* Problem to solve
The listing below should be copied in full, word for word.

* Information supplied
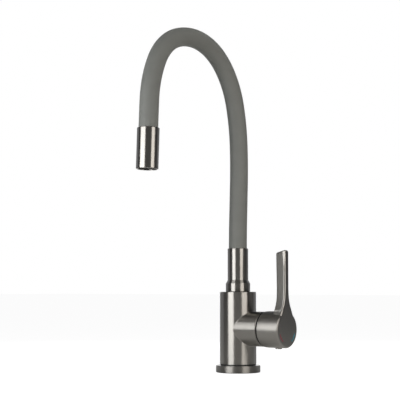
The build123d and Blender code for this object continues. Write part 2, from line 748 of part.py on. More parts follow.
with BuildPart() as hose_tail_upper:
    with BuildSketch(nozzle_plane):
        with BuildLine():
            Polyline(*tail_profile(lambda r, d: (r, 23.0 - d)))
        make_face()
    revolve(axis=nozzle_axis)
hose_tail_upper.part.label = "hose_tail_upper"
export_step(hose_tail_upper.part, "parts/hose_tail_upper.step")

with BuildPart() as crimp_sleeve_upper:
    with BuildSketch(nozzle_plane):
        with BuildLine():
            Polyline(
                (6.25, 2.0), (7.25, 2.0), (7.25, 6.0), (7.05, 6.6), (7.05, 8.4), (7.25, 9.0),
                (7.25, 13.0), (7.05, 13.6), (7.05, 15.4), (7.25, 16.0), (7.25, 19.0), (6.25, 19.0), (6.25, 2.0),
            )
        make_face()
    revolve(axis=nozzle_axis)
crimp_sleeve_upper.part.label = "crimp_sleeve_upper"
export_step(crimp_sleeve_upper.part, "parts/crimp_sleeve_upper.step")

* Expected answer
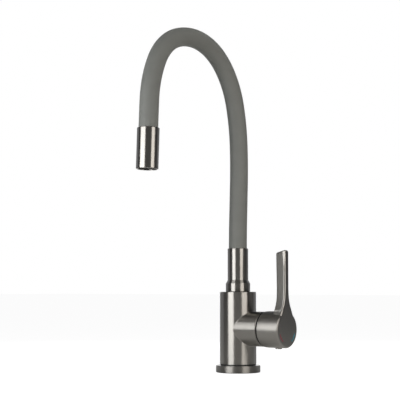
The build123d and Blender code for this object continues. Write part 2, from line 748 of part.py on. More parts follow.
with BuildPart() as hose_tail_upper:
    with BuildSketch(nozzle_plane):
        with BuildLine():
            Polyline(*tail_profile(lambda r, d: (r, 23.0 - d)))
        make_face()
    revolve(axis=nozzle_axis)
hose_tail_upper.part.label = "hose_tail_upper"
export_step(hose_tail_upper.part, "parts/hose_tail_upper.step")

with BuildPart() as crimp_sleeve_upper:
    with BuildSketch(nozzle_plane):
        with BuildLine():
            Polyline(
                (6.25, 2.0), (7.25, 2.0), (7.25, 6.0), (7.05, 6.6), (7.05, 8.4), (7.25, 9.0),
                (7.25, 13.0), (7.05, 13.6), (7.05, 15.4), (7.25, 16.0), (7.25, 19.0), (6.25, 19.0), (6.25, 2.0),
            )
        make_face()
    revolve(axis=nozzle_axis)
crimp_sleeve_upper.part.label = "crimp_sleeve_upper"
export_step(crimp_sleeve_upper.part, "parts/crimp_sleeve_upper.step")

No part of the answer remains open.